Backing up to hostfile system should be done temporary only and then files should be moved to network or cloud storage. I've created a helper to push the files directly from container to s3. But backup files isn't the right way for databases. Maybe it works for Redis with AOF, but I'm sure that this breaks for postgres. Except the database is offline. From my point of view, usage of specialized tools is always better.

So, to backup sentry _online_ is a very complex task. I'm not even sure if it's possible to create a _consistent_ backup in this case.

Oh yes, that is of course correct. I implicitly assumed that the backup would be done when Sentry is down.
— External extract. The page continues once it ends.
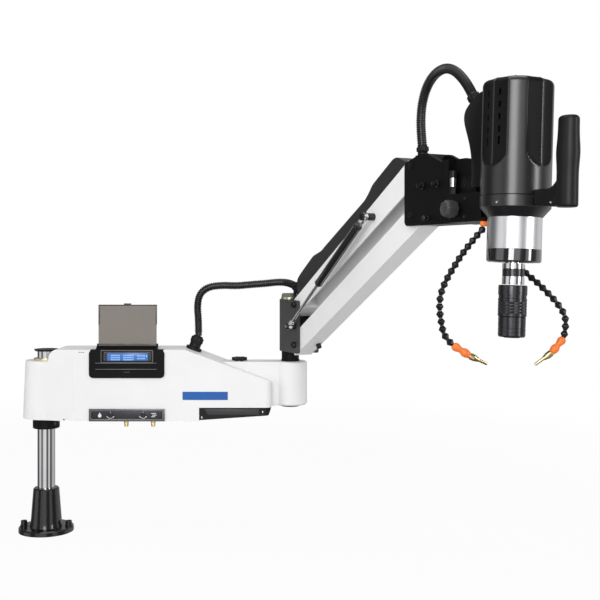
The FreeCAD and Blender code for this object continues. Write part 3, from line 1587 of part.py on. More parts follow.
export("bracket_pins", *make_bracket_pins())
export("bracket_screws", *make_bracket_screws())
export("bracket_gland", make_bracket_gland())
export("head_carrier", make_carrier())
export("tilt_knob", make_tilt_knob())
export("index_plunger", make_index_plunger())
export("motor_cover", make_motor_cover())
export("motor", make_motor())
export("rear_cover", make_rear_cover())
export("head_collar", make_head_collar())
export("gearbox", make_gearbox())
export("spindle_ring", make_spindle_ring())
export("spindle", make_spindle())
export("chuck", make_chuck())
export("chuck_sleeve", make_chuck_sleeve())
export("handle", make_handle())
export("handle_button", make_handle_button())

export("hose_left", *make_hose(left_hose_route))
export("nozzle_left", make_nozzle(left_hose_route, left_hose_tip))
export("hose_right", *make_hose(right_hose_route))
export("nozzle_right", make_nozzle(right_hose_route, right_hose_tip))
export("arm_conduit", make_conduit("arm_conduit", arm_conduit_route, Vector, arm_conduit_steady))
head_conduit = make_conduit("head_conduit", head_conduit_route, over_bracket, head_conduit_steady)
export("head_conduit", hung(head_conduit))
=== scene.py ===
# %% [markdown]
# This lesson dresses an electric tapping machine: a column on a bolted foot, a white arm with a control
# panel, a second arm carried by a gas spring, and a black tapping head with its chuck and coolant hoses.
# The solid model comes packed with its moving bodies. Everything here is placed in that same frame, in
# metres, so a piece goes where the solid model says and needs no fitting.

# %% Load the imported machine
import math

import bmesh
import bpy
from mathutils import Matrix, Vector


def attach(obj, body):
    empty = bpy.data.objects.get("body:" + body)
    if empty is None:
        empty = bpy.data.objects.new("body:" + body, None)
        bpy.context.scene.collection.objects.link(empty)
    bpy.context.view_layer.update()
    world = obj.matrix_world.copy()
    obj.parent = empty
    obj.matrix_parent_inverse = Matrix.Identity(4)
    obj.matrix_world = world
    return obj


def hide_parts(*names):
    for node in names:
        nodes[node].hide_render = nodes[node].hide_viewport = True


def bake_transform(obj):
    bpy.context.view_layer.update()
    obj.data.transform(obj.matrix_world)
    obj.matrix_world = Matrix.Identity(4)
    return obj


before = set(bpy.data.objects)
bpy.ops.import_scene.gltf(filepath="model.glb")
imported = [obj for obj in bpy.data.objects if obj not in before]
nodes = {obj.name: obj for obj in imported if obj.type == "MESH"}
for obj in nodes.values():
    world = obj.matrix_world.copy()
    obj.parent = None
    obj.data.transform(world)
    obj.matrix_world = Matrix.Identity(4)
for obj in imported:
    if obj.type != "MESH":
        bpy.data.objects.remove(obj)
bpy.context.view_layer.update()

MM = 0.001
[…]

Otherwise one has to somehow coordinate the state of the different data storages and should probably use the dedicated tools like pg_dump.

Docker folks recommend the "extract from container" method here: https://docs.docker.com/storage/volumes/#backup-restore-or-migrate-data-volumes

We can obviously improve this but don't have the resources to invest into it currently. If anyone is willing to give a helping hand, we'd definitely review and guide the patch.
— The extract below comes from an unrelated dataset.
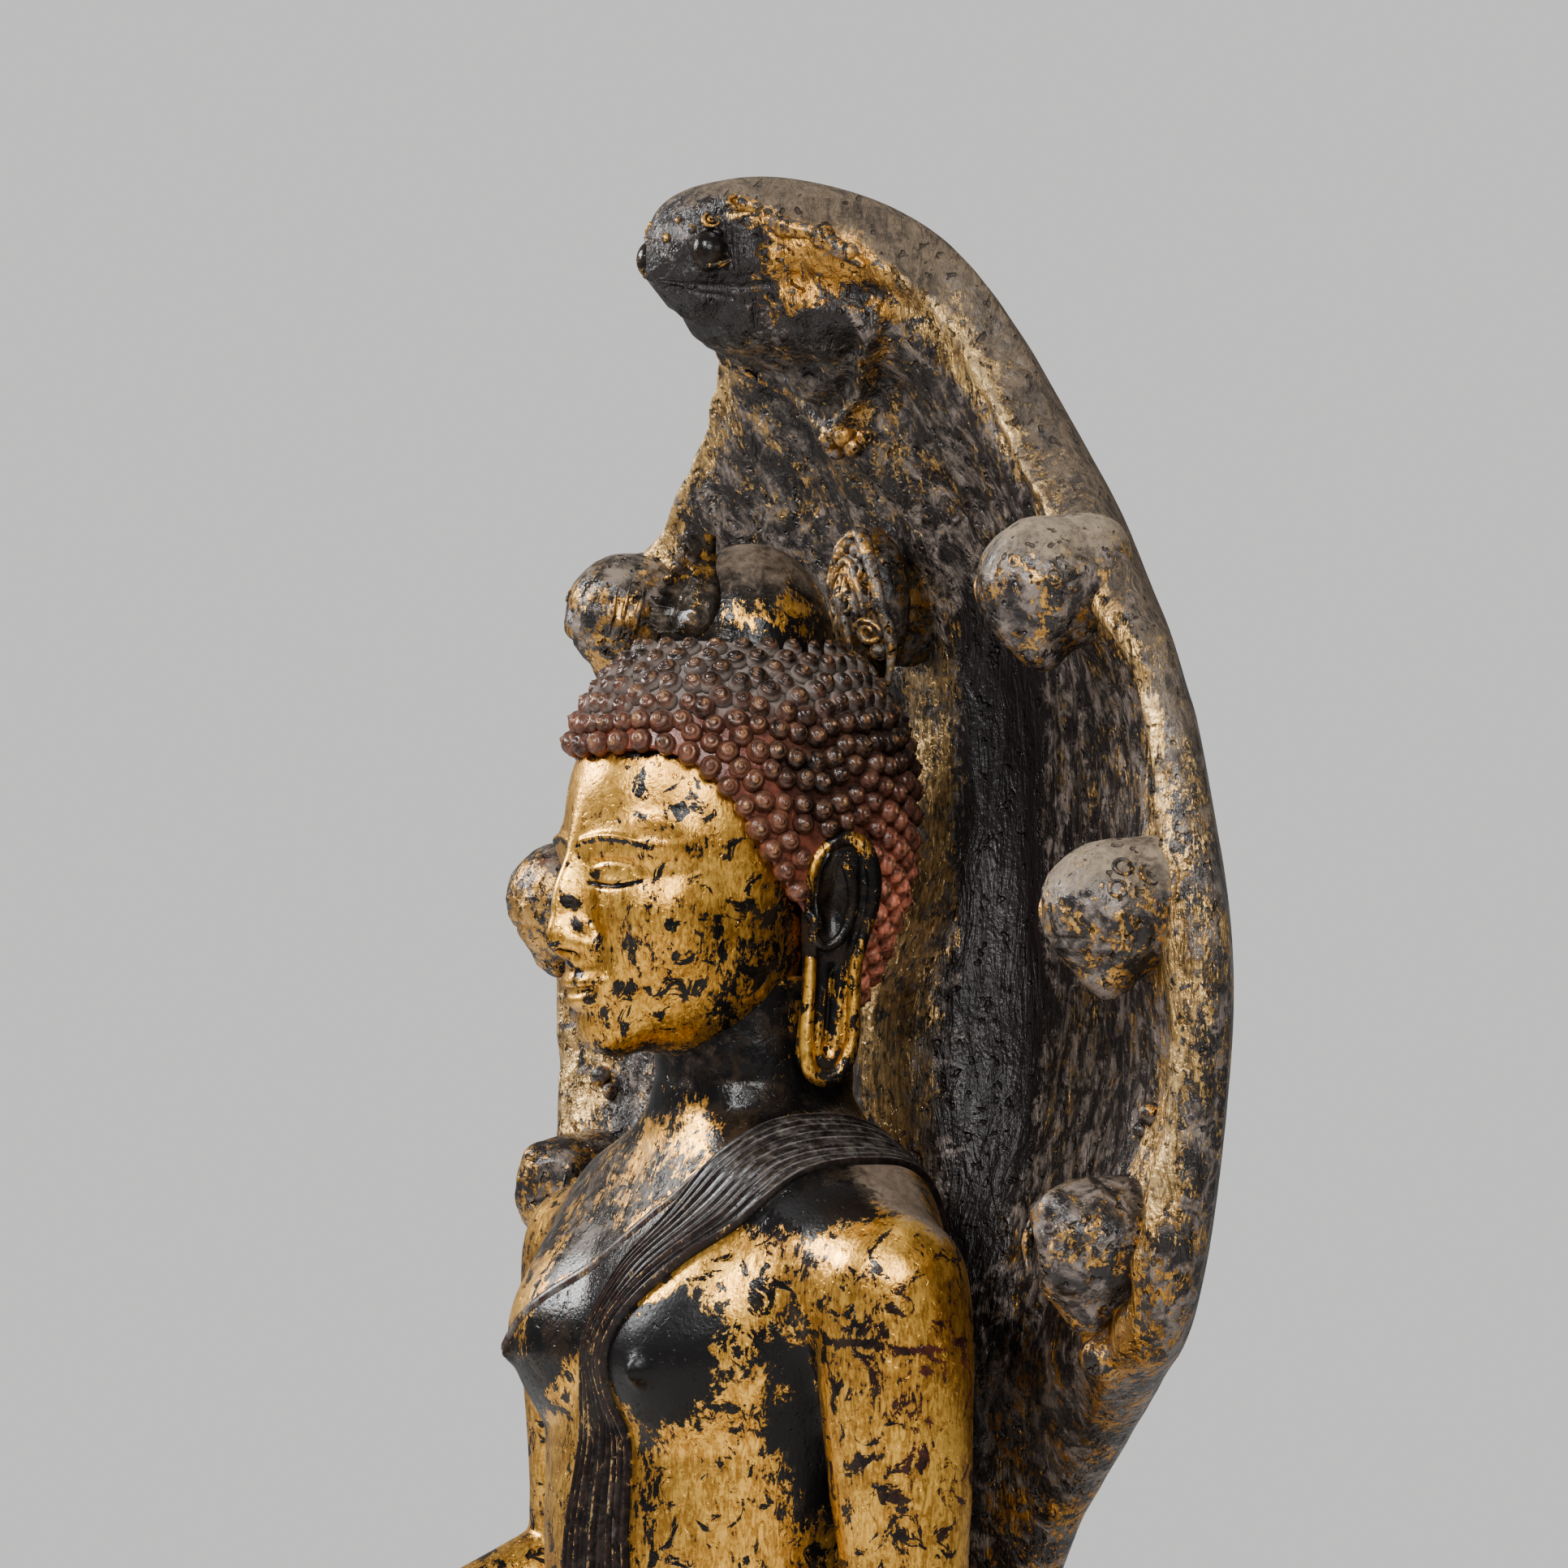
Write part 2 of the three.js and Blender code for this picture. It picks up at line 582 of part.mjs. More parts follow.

Are these assumptions true?

  • Backups of sentry-postgres and sentry-data will contain all non-event sentry config, e.g. users, avatars, etc. Restoring only these two would basically restore sentry config completely, but without any actual event data.
  • A backup of sentry-clickhouse contains all event data, other than events currently in the incoming queue.
  • A backup of sentry-redis holds stats; these aren't essential for a restore, but they can be preserved by restoring the redis volume.
  • sentry-zookeeper and sentry-kafka only hold data about incoming events; if it's acceptable to lose any in-flight events at the time of backup, these don't need to be backed up.
  • The sentry-symbolicator cache will be rebuilt if not restored.

Trying to figure out what makes sense for a periodic backup with some tolerance for in-flight event loss. Assuing the above are true, seems like sentry-postgres, sentry-data, sentry-clickhouse, and sentry-redis would be sufficient to preserve most data, and only sentry-postgres and sentry-data are needed if restoring to the same config with a clean event slate is desired. True?

Only the following two are not correct/accurate:

A backup of sentry-redis holds stats; these aren't essential for a restore, but they can be preserved by restoring the redis volume.

Now the stats are also held in Clickhouse. Redis holds in-flight or pending job data and some other stuff like sessions etc. You may still lose things if you don't restore this but it is likely that they won't be disastrous.

sentry-zookeeper and sentry-kafka only hold data about incoming events; if it's acceptable to lose any in-flight events at the time of backup, these don't need to be backed up.

Kafka is now the main communication pipeline between services so it holds any in-flight data between these. These can be events to be processed, events to be post-processed, event outcomes, and soon session information for release health. None of this data should be terrible to lose but again, you may lose some real data if these are purged.

Perfect, thanks for the quick feedback!

Hey, Does anyone did a "persistent postgresql backup by calling pg_dump or such before backing up" (pot same for redis with a BGSAVE)? and could share the "commands" to be executed when sentry is used/started via docker?

I mounted volumes in directory for easing backups. But it looks like using volumes for sentry-zookeeper and sentry-kafka caused issues. So I got back to default configuration for these containers.

The issue was that the post processors showed errors when following these steps: https://github.com/getsentry/onpremise/issues/478#issuecomment-666254392

I mounted volumes in directory for easing backups. But it looks like using volumes for sentry-zookeeper and sentry-kafka caused issues. So I got back to default configuration for these containers.

This is most probably due to some permission or user id conflicts. We'll be having a back-up and restore guide in the coming months.

https://github.com/getsentry/onpremise/issues/364#issuecomment-578887863 Do the containers need to be stopped before creating the backups of the volumes? Or do you think it's fine to keep them running? I'm just asking because I'm a little bit afraid of data corruption if there are new events during the backup process

To be safe, yeah, they should be stopped.

Is there any good solution to backup clickhouse while the contaimers are running? postgres is no problem

Can anyone tell methe command to do a postgrest backup to another directory... for sentry?

We use docker exec -t $POSTGRES_CONTAINER_NAME pg_dump -c -U postgres postgres | gzip > $BACKUP_PATH

it is not clear, how to backup all configuration and login information, without exact data.